В этих, поистине адских, условиях Муза для Гумилёва стала единственной отдушиной, в тиши которой он мог укрыться от суровой действительности. Семейный особняк в Царском Селе реквизировали, жильцов выставили вон. Без работы, без крыши над головой особо не попишешь. Едва-едва удалось заполучить съёмное жильё. Опять же с трудом устроился «совслужащим», по совместительству – редактором. Скудного госпайка едва хватало, чтобы не падать от голодных обмороков.

«Как-то он позвал к себе, – вспоминал Корней Чуковский. – Жил он недалеко, на Ивановской, близ Загородного, в чьей-то чужой квартире. Добрел я до него благополучно, но у самых дверей упал: меня внезапно сморило от голода. Очнулся я в великолепной постели, куда, как потом оказалось, приволок меня Николай Степанович, вышедший встретить меня у лестницы черного хода (парадные были везде заколочены).

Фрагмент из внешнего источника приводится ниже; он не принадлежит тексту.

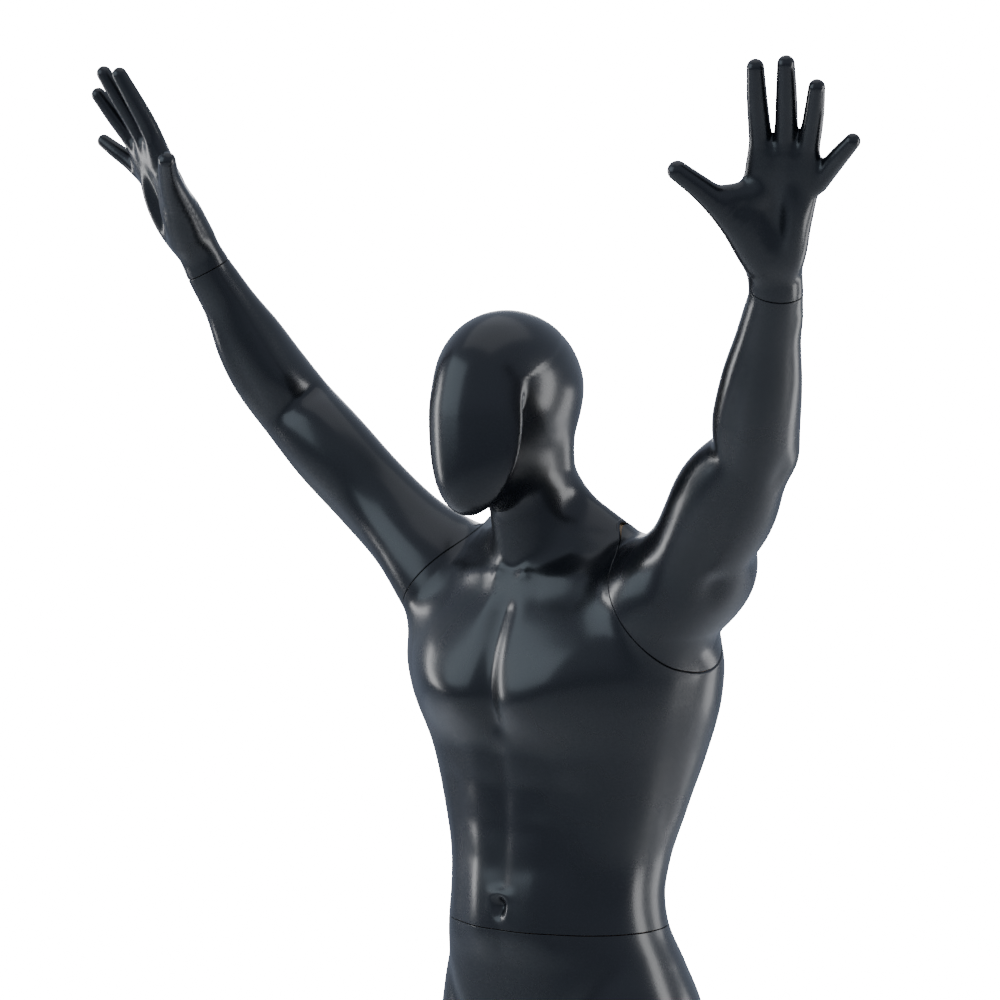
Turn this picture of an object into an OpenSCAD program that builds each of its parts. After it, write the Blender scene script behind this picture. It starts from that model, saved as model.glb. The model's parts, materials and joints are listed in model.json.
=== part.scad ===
// Display mannequin: a faceless athletic male figure with raised arms on a round base.
// Hollow moulded shells are closed by boards and joined by swivel sockets and square plugs.
// Millimetres, +Z up. The figure faces -Y and its left side is +X.

/* [Shells] */
// Wall thickness of the moulded shells
wall = 4; // [3:0.5:5]
// Width of the joint line between two pieces
seam = 0.8; // [0.6:0.1:1.2]
// Thickness of the boards that close the shells at the joints
board_t = 14; // [13:0.5:16]

/* [Base] */
// Diameter of the steel base plate
plate_d = 440; // [420:10:480]
// Thickness of the steel base plate
plate_t = 8; // [6:1:8]
// Thickness of the rubber sheet under the plate
pad_t = 2; // [1:0.5:2]
// Diameter of the calf support rod
rod_d = 12; // [10:1:13]
// Length of the support rod
rod_len = 330; // [320:2:334]

/* [Joints] */
// Turn of the waist swivel each way, in degrees
waist_turn = 30; // [10:5:35]
// Turn of each shoulder swivel each way, in degrees
shoulder_turn = 15; // [5:5:20]
// Turn of each wrist swivel each way, in degrees
wrist_turn = 45; // [10:5:50]
// Radial running clearance of the swivels and of the rod
run_fit = 0.05; // [0.02:0.01:0.08]

/* [Hidden] */
$fn = 64;

gap = seam / 2;             // each piece stops this far from its joint plane
floor_z = pad_t + plate_t;  // top of the base plate
sole_gap = 0.3;             // the soles stand this much above the plate
loose = 0.2;                // clearance between pieces that are fixed together
far = 1000;                 // half size of a cutting block
shoulder_reach = 150;       // radius within which a joint plane cuts the torso or the pelvis
facets = 20;                // sides of the rounded body sections

gloss = "#15181d";
steel = "#a4a8ac";
zinc = "#b9bcc0";
plywood = "#b48f62";
rubber = "#1c1c1c";
nylon = "#dcdcd4";

// Joints: a point on the joint plane, and the direction in which the removable piece comes off.
WAIST = [[0, 0, 1125], [0, 0, 1]];
LEFT_SHOULDER = [[160, -6, 1512], [0.84, -0.06, 0.54]];
RIGHT_SHOULDER = [[-158, -10, 1538], [-0.74, -0.08, 0.67]];
LEFT_WRIST = [[454, -178, 1871], [0.36, -0.32, 0.87]];
RIGHT_WRIST = [[-415, -173, 1904], [-0.26, -0.42, 0.87]];
THIGH = [[-98, -2, 868], [-0.42, 0, -0.907]];

// Body sections: [centre, half sizes] of ellipsoids, each one joined smoothly to the next.
TORSO = [
    [[0, 0, 1106], [146, 111, 26]], [[0, 1, 1152], [139, 106, 26]], [[0, 5, 1198], [141, 106, 26]],
    [[0, 15, 1258], [156, 116, 30]], [[0, 18, 1330], [186, 133, 34]], [[0, 12, 1400], [212, 142, 40]],
    [[0, 8, 1452], [214, 140, 44]], [[0, 6, 1504], [186, 118, 44]], [[0, 6, 1548], [146, 88, 40]]
];
NECK = [
    [[0, 8, 1572], [116, 62, 30]], [[0, -10, 1612], [76, 58, 28]], [[0, -38, 1646], [58, 60, 28]],
    [[0, -64, 1692], [57, 62, 28]], [[0, -78, 1740], [62, 78, 40]]
];
HEAD = [
    [[0, -88, 1764], [78, 100, 87]], [[0, -104, 1722], [74, 92, 70]], [[0, -128, 1668], [48, 56, 44]]
];
LEFT_ARM = [
    [[118, 2, 1478], [76, 82, 68]], [[162, -6, 1516], [76, 82, 74]], [[210, -16, 1560], [66, 76, 66]],
    [[256, -42, 1606], [55, 57, 55]], [[306, -62, 1652], [53, 55, 53]], [[350, -80, 1696], [47, 48, 47]],
    [[376, -102, 1736], [43, 45, 43]], [[402, -128, 1780], [39, 40, 40]], [[428, -153, 1824], [32, 33, 33]],
    [[454, -178, 1871], [30, 29, 27]], [[468, -193, 1903], [28, 26, 24]]
];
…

Едва я пришел в себя, он с обычным своим импозантным и торжественным видом внес в спальню старинное, расписанное матовым золотом, лазурное блюдо, достойное красоваться в музее. На блюде был тончайший, почти сквозной, как папиросная бумага, – не ломтик, но скорее, лепесток серо-бурого, глиноподобного хлеба, величайшая драгоценность тогдашней зимы.

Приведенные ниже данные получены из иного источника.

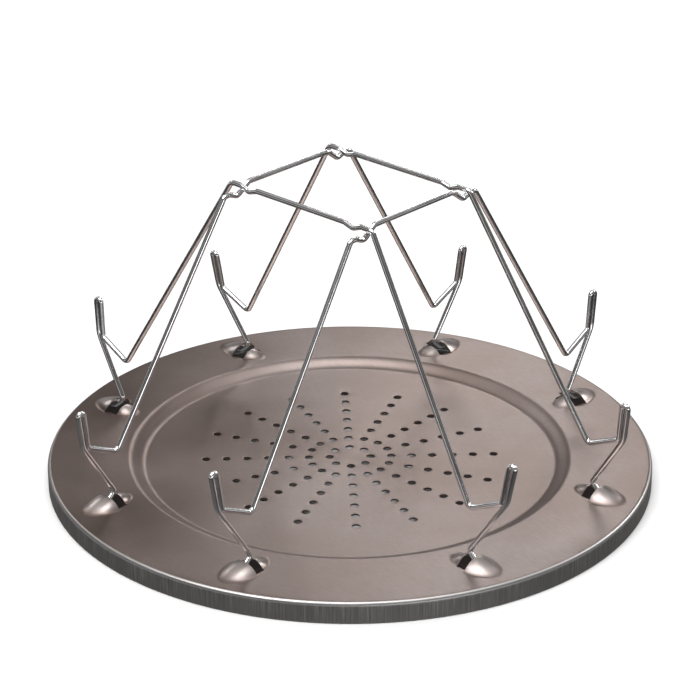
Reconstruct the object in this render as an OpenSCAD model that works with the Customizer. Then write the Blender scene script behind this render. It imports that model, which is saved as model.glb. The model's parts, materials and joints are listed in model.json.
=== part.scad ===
// Four-slice folding toast rack: a pressed, perforated round plate that carries four bent-wire arches.
// Each arch stands in two lanced hoods on opposite sides of the plate and turns about its own two feet.
// Frame: origin at the middle of the plate's lower edge, +Z up, the front of the rack towards -Y.

/* [Plate] */
// Outside diameter of the plate
plate_d = 228; // [226:1:232]
// Height of the plate's skirt
plate_h = 8; // [7.5:0.1:9]
// Thickness of the steel sheet
sheet_t = 0.7; // [0.6:0.05:0.8]
// Radius at which the shallow well starts
well_r = 84; // [80:0.5:86]
// Depth of the well below the flat border
well_depth = 3; // [2:0.1:3.2]

/* [Holes] */
// Diameter of each hole
hole_d = 3; // [2:0.1:3.4]
// Spacing of the holes along a ray
hole_pitch = 7.8; // [7.2:0.1:8.2]
// Number of rays in the pattern
ray_count = 16; // [16]
// Number of holes on a long ray
ray_holes = 7; // [5:1:8]

/* [Wires] */
// Diameter of the wire
wire_d = 2; // [1.8:0.05:2.05]
// Distance of each arch's feet line from the centre of the plate
feet_offset = 35; // [34.5:0.1:35.5]
// Height of the feet line above the plate's top
feet_rise = 0.6; // [0.5:0.05:0.7]
// Lean of the two upper arches, front and back, towards the middle
lean_upper = 4.84; // [4.6:0.02:5.0]
// Lean of the two lower arches, left and right, towards the middle
lean_lower = 2.24; // [2.0:0.02:2.4]

/* [Hoods] */
// Height of a hood at its mouth
hood_h = 3.6; // [3.6:0.05:3.8]
// Length of a hood from its mouth to its tip
hood_len = 12; // [12:0.1:13]
// Half of the width of a hood's mouth
hood_half = 6.6; // [6.2:0.1:7]
// Distance of the hood's mouth from the centre of the plate
hood_mouth = 92; // [91.5:0.1:92.5]
// Length of the small hood that faces the large one
bridge_len = 5; // [4:0.1:6]
// Height of the small hood at its mouth
bridge_h = 2.4; // [2:0.1:2.6]
// Half of the width of the small hood's mouth
bridge_half = 4.2; // [4:0.1:4.4]
// Length of the open slot between the two mouths
slot_len = 4.8; // [4.6:0.1:5.4]

/* [Hidden] */
$fn = 48;

plate_r = plate_d / 2;
wire_r = wire_d / 2;
feet_z = plate_h + feet_rise;
steel = "#8f8783";
chrome = "#d9dade";

// Radii of the pressed edges
lip_r = 1.6;
step_w = 7;
arc_steps = 8;

// How far a cut runs past the surface that it opens, and the slot past the two mouths
over = 1;
slot_join = 0.01;
// Spare length at each end of a roof's cylinder, and the block that trims the roofs
roof_spare = 5;
trim_half = 12;
trim_h = 10;

// How finely the wire is swept: sides of its section, and the largest turn between two rings
wire_sides = 10;
bend_step = 22;
// Length of a round foot, and the radii of the swept wire's two last rings inside it
foot_len = 2;
root_r = wire_r - 0.3;
neck_r = wire_r - 0.1;

// Outline of half an arch in its own plane: [distance from the middle, height above the feet, bend radius].
// It runs from the end of the foot, round the hook and the shelf that hold a slice, up the long leg.
foot_end = [95.6, 0, 0];
lower_run = [
    [92.8, 0, 1.6],
    [88.4, 3.8, 1.7],
    [103.2, 26.8, 9],
    [105.3, 40.8, 1.2],
    [102.8, 41.1, 1.2],
    [100.9, 26.2, 1.7],
    [87, 19.6, 2.2]
];
// The top of an upper arch: the corner, the crest that passes over a lower arch, the kink and the bar
upper_top = [
    [34.4, 106.5, 2.6],
    [29.4, 106.5, 2],
    [25.5, 105.1, 1.8],
    [21.4, 106.3, 3]
];
// The top of a lower arch: the corner, the lip, the notch that an upper arch sits in and the bar
lower_top = [
    [33.2, 103.4, 2],
    [30.4, 103.4, 1.8],
    [26.6, 101.9, 2],
    [21, 106, 3]
];

// Half of an arch's outline, mirrored and joined into one run from foot to foot
function half_run(top) = concat([foot_end], lower_run, top);
function mirrored(run) = [for (i = [len(run) - 1:-1:0]) [-run[i][0], run[i][1], run[i][2]]];
function whole_run(top) = concat(half_run(top), mirrored(half_run(top)));

// Plane geometry of a bend at corner b, between a and c
function flat(p) = [p[0], p[1]];
function unit(v) = v / norm(v);
function spun(v, angle) = [v[0] * cos(angle) - v[1] * sin(angle), v[0] * sin(angle) + v[1] * cos(angle)];
function turn(a, b, c) = let (u = unit(b - a), v = unit(c - b)) atan2(u[0] * v[1] - u[1] * v[0], u * v);
function bend_start(a, b, c, r) = b - unit(b - a) * r * tan(abs(turn(a, b, c)) / 2);

// Stations round one bend, each with its point and the wire's direction there
function bend_stations(a, b, c, r) = let (
    t = turn(a, b, c),
    u = unit(b - a),
    start = bend_start(a, b, c, r),
    centre = start + sign(t) * r * spun(u, 90),
    steps = max(2, ceil(abs(t) / bend_step))
) [for (i = [0:steps]) let (angle = t * i / steps) [centre + spun(start - centre, angle), spun(u, angle)]];

// Every station of a run of bends between the two straight feet
function stations(run) = [for (i = [1:len(run) - 2])
    each bend_stations(flat(run[i - 1]), flat(run[i]), flat(run[i + 1]), run[i][2])];

// One ring of points round a station, in the XZ plane's space
function ring(p, dir, r) = let (n = spun(dir, 90)) [for (j = [0:wire_sides - 1])
    let (a = 360 * j / wire_sides) [p[0] + r * n[0] * cos(a), r * sin(a), p[1] + r * n[1] * cos(a)]];

// Points on a quarter arc from angle a0 to a1
function arc(cx, cy, r, a0, a1) = [for (i = [0:arc_steps]) let (a = a0 + (a1 - a0) * i / arc_steps)
    [cx + r * cos(a), cy + r * sin(a)]];

// The wire swept from foot to foot. Its two ends are thinner and hide inside the round feet.
module swept_wire(run) {
    ends = [[foot_end[0] - foot_len / 2, root_r], [foot_end[0] - foot_len, neck_r]];
    first = [for (e = ends) ring([e[0], 0], [-1, 0], e[1])];
    middle = [for (s = stations(run)) ring(s[0], s[1], wire_r)];
    final = [for (i = [1:-1:0]) ring([-ends[i][0], 0], [-1, 0], ends[i][1])];
    rings = concat(first, middle, final);
    n = wire_sides;
    last = len(rings) - 1;
    sides = [for (i = [0:last - 1]) for (j = [0:n - 1]) let (k = (j + 1) % n, a = i * n, b = a + n)
        each [[a + j, b + k, b + j], [a + j, a + k, b + k]]];
    caps = [[for (j = [n - 1:-1:0]) j], [for (j = [0:n - 1]) last * n + j]];
    polyhedron(points = [for (r = rings) each r], faces = concat(sides, caps));
}

// A whole arch standing in the XZ plane with its feet on the X axis
module arch(top) {
    swept_wire(whole_run(top));
    for (end = [0, 1])
        mirror([end, 0, 0])
            translate([foot_end[0] - foot_len, 0, 0])
                rotate([0, 90, 0])
                    cylinder(h = foot_len, r = wire_r);
}

// An arch leaned towards the middle and turned to its side of the rack
module placed_arch(top, lean, side_angle) {
    color(chrome)
        rotate([0, 0, side_angle])
            translate([0, -feet_offset, feet_z])
                rotate([-lean, 0, 0])
                    arch(top);
}

// The pressed sheet: skirt, rounded lip, flat border, soft step and the floor of the well
module sheet_profile() {
    top = plate_h;
    floor_z = plate_h - well_depth;
    inner_r = well_r - step_w;
    outer = concat(
        [[0, floor_z], [inner_r, floor_z]],
        [for (i = [1:arc_steps - 1]) let (s = i / arc_steps)
            [inner_r + step_w * s, floor_z + well_depth * (1 - cos(180 * s)) / 2]],
        [[well_r, top]],
        arc(plate_r - lip_r, top - lip_r, lip_r, 90, 0),
        [[plate_r, 0], [plate_r - sheet_t, 0]],
        arc(plate_r - lip_r, top - lip_r, lip_r - sheet_t, 0, 90),
        [[well_r, top - sheet_t]],
        [for (i = [arc_steps - 1:-1:1]) let (s = i / arc_steps)
            [inner_r + step_w * s, floor_z - sheet_t + well_depth * (1 - cos(180 * s)) / 2]],
        [[inner_r, floor_z - sheet_t], [0, floor_z - sheet_t]]
    );
    polygon(outer);
}

// The star of holes: every second ray is long and starts at the first ring, the others at the second
module hole_star() {
    floor_z = plate_h - well_depth;
    translate([0, 0, floor_z - sheet_t - over])
        for (ray = [0:ray_count - 1])
            for (ring = [1 + ray % 2:ray_holes])
                rotate([0, 0, ray * 360 / ray_count])
                    translate([ring * hole_pitch, 0, 0])
                        cylinder(h = sheet_t + 2 * over, d = hole_d, $fn = 24);
}

// Radius of a round roof of a given half width and height
function roof_r(half, h) = (half * half + h * h) / (2 * h);

// A round roof that slopes down from its mouth at the origin to its tip along +X
module sloped_roof(half, h, length, inset) {
    r = roof_r(half, h);
    fall = atan(h / length);
    translate([0, 0, h])
        rotate([0, fall, 0])
            translate([-roof_spare, 0, -r])
                rotate([0, 90, 0])
                    cylinder(h = length + 2 * roof_spare, r = r - inset, $fn = 96);
}

// The block that trims a roof: from the mouth outwards, and from the height given upwards
module roof_room(length, bottom) {
    translate([0, -trim_half, bottom])
        cube([length + 2 * over, 2 * trim_half, trim_h]);
}

// The shell of one hood, with its mouth at the origin and the border's top at height zero
module hood_shell(half, h, length) {
    intersection() {
        difference() {
            sloped_roof(half, h, length, 0);
            sloped_roof(half, h, length, sheet_t);
        }
        roof_room(length, -sheet_t);
    }
}

// The hollow under one hood
module hood_hollow(half, h, length) {
    intersection() {
        sloped_roof(half, h, length, sheet_t);
        roof_room(length, -sheet_t - over);
    }
}

// Places its children at the mouths of all eight pairs of hoods
module each_foot() {
    for (side = [0:90:270])
        for (leg = [-1, 1])
            rotate([0, 0, side])
                translate([hood_mouth, leg * feet_offset, plate_h])
                    children();
}

module base_plate() {
    color(steel)
        union() {
            difference() {
                rotate_extrude($fn = 180)
                    sheet_profile();
                hole_star();
                each_foot() {
                    hood_hollow(hood_half, hood_h, hood_len);
                    translate([-slot_len, 0, 0])
                        mirror([1, 0, 0])
                            hood_hollow(bridge_half, bridge_h, bridge_len);
                    translate([-slot_len - slot_join, -bridge_half - over, -sheet_t - over])
                        cube([slot_len + 2 * slot_join, 2 * (bridge_half + over), sheet_t + 2 * over]);
                }
            }
            each_foot() {
                hood_shell(hood_half, hood_h, hood_len);
                translate([-slot_len, 0, 0])
                    mirror([1, 0, 0])
                        hood_shell(bridge_half, bridge_h, bridge_len);
            }
        }
}

module wire_front() {
    placed_arch(upper_top, lean_upper, 0);
}

module wire_back() {
    placed_arch(upper_top, lean_upper, 180);
}

module wire_left() {
    placed_arch(lower_top, lean_lower, -90);
}

module wire_right() {
    placed_arch(lower_top, lean_lower, 90);
}

base_plate();
wire_front();
wire_back();
wire_left();
wire_right();
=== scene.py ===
"""The looks of the folding toast rack: a pressed, perforated steel plate and four bent-wire arches."""

import json
import math

import bpy
from mathutils import Matrix, Vector
from mathutils.geometry import delaunay_2d_cdt


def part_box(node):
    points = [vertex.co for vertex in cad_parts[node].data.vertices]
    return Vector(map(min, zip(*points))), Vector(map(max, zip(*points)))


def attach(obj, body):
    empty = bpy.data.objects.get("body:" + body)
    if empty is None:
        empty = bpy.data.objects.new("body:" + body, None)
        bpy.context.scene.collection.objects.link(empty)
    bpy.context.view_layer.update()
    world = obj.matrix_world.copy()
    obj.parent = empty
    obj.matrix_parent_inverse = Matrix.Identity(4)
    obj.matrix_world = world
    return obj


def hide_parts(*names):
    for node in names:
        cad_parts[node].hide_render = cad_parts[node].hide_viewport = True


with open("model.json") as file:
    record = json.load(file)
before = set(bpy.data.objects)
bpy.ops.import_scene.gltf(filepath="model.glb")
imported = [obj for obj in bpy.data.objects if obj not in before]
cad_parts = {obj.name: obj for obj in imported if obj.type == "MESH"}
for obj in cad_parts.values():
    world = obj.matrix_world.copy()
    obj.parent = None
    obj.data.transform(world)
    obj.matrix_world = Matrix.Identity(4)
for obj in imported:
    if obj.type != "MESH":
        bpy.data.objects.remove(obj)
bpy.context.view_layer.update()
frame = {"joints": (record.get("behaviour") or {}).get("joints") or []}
joints = {joint["name"]: joint for joint in frame["joints"]}

# ---------------------------------------------------------------- driving dimensions, in millimetres
MM = 0.001
# The plate: sheet, skirt, rolled lip and shallow well
SHEET = 0.7
SKIRT_H = 8.0
PLATE_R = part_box("base_plate")[1].x / MM
LIP_R = 1.6
WELL_R = 84.0
WELL_DEPTH = 3.0
STEP_W = 7.0
# The star of holes
HOLE_R = 1.5
HOLE_PITCH = 7.8
RAYS = 16
RAY_HOLES = 7
STAR_R = (RAY_HOLES + 1) * HOLE_PITCH
# The wires' feet, from the hinges
FEET_OFFSET = -joints["front_fold"]["pos_m"][1] / MM
FEET_Z = joints["front_fold"]["pos_m"][2] / MM
# The large hood over each foot
HOOD_MOUTH = 92.0
HOOD_H = 3.5
HOOD_LEN = 10.0
HOOD_HALF = 6.6
# The small hood that faces it
BRIDGE_H = 2.4
BRIDGE_LEN = 5.5
BRIDGE_HALF = 4.2
# The slot between the two, and the fine slit along the rest of the large mouth
SLOT_LEN = 4.8
SLOT_HALF = 5.28
SLOT_INNER = HOOD_MOUTH - SLOT_LEN
SLIT = 0.3
WIRE_R = 1.0


# ---------------------------------------------------------------- meshes
def new_piece(name, points, faces, materials, body, replaced):
    """A smooth-shaded piece from points in millimetres, riding on a body in place of a CAD node."""
    mesh = bpy.data.meshes.new(name)
    mesh.from_pydata([Vector(p) * MM for p in points], [], faces)
    for material in materials:
        mesh.materials.append(material)
    mesh.validate()
    mesh.shade_smooth()
    piece = bpy.data.objects.new(name, mesh)
    bpy.context.scene.collection.objects.link(piece)
    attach(piece, body)
    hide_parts(replaced)
    return piece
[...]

Торжественность, с которой еда была подана (нужно ли говорить, что поэт оставил себе на таком же роскошном блюде такую же мизерную порцию?), показалась мне в ту минуту совершенно естественной. Здесь не было ни позы, ни рисовки. Было ясно, что тяготение к пышности свойственно Гумилеву не только в поэзии и что внешняя сторона бытовых отношений для него важнейший ритуал…

Около этого времени, – кажется, в 20-м году – у него родилась дочь Елена – болезненная, слабая девочка, и перед ним встала задача, почти непосильная в ту пору ни для малых, ни для великих поэтов: ежедневно добывать для ребенка хоть крохотную каплю молока. Мое положение было не легче: семья моя состояла из шести человек и ее единственным добытчиком был я.

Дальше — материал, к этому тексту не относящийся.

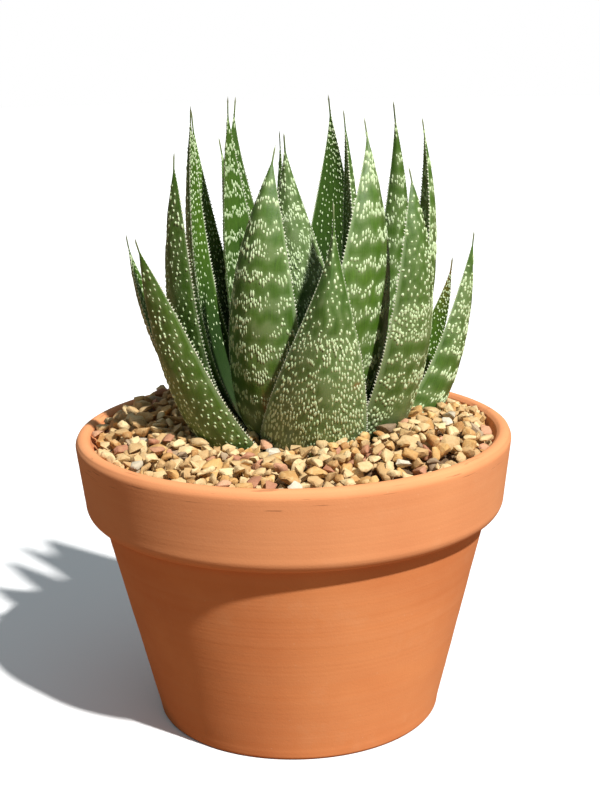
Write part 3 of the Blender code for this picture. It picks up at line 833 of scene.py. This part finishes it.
def dome_faces():
    """Faces over a dome's points: round its foot, up to its peak, and its base."""
    pairs = ring_pairs(DOME_SIDES)
    walls = [(i, j, DOME_SIDES + j, DOME_SIDES + i) for i, j in pairs]
    roof = [(DOME_SIDES + i, DOME_SIDES + j, 2 * DOME_SIDES) for i, j in pairs]
    return walls + roof + [tuple(reversed(range(DOME_SIDES)))]


def add_domes(parts, form, spots, on_face, kind):
    """Raised spots: low rounded domes, longer up the leaf than across it."""
    if not spots:
        return
    s, u, long_half, wide_half = (np.array(column)[:, None] for column in zip(*spots))
    half = form.half_width(s)
    angles = np.arange(DOME_SIDES) * math.tau / DOME_SIDES
    ds = long_half * np.cos(angles) / form.length
    du = wide_half * np.sin(angles) / half
    if on_face:
        du = -du
    centre_normals = form.normals(s, u, on_face)
    full = np.minimum(wide_half, DOME_FULL_HALF_WIDTH)[..., None]
    height = DOME_HEIGHT_SHARE * full + DOME_LEAST_HEIGHT
    base = form.points(s + ds, np.clip(u + du, -1, 1), on_face) - DOME_SINK * centre_normals
    ring_u = np.clip(u + DOME_SHOULDER * du, -1, 1)
    ring = form.points(s + DOME_SHOULDER * ds, ring_u, on_face)
    ring = ring + DOME_SHOULDER_HEIGHT * height * centre_normals
    peak = form.points(s, u, on_face) + height * centre_normals
    faces = dome_faces()
    for points in np.concatenate([base, ring, peak], axis=1):
        if points[-1, 2] > LOWEST_DETAIL:
            parts.add(points, faces, kind)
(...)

С утра мы с Николаем Степановичем выходили на промысел с пустыми кульками и склянками… Выдавались такие месяцы, когда в неделю мне приходилось вести одиннадцать литературных кружков – в том числе и в Горохре (Городская охрана), в Балтфлоте, в артели инвалидов, в Доме искусств. Гумилев вел кружки в Пролеткульте, в Институте живого слова, в «Звучащей раковине» и проч. Мы оба – у военных курсантов.

В «Чукоккале» об этом массовом насаждении литературных кружков сохранилась такая эпиграмма:

Широкий путь России гению Сулят счастливые ауспиции.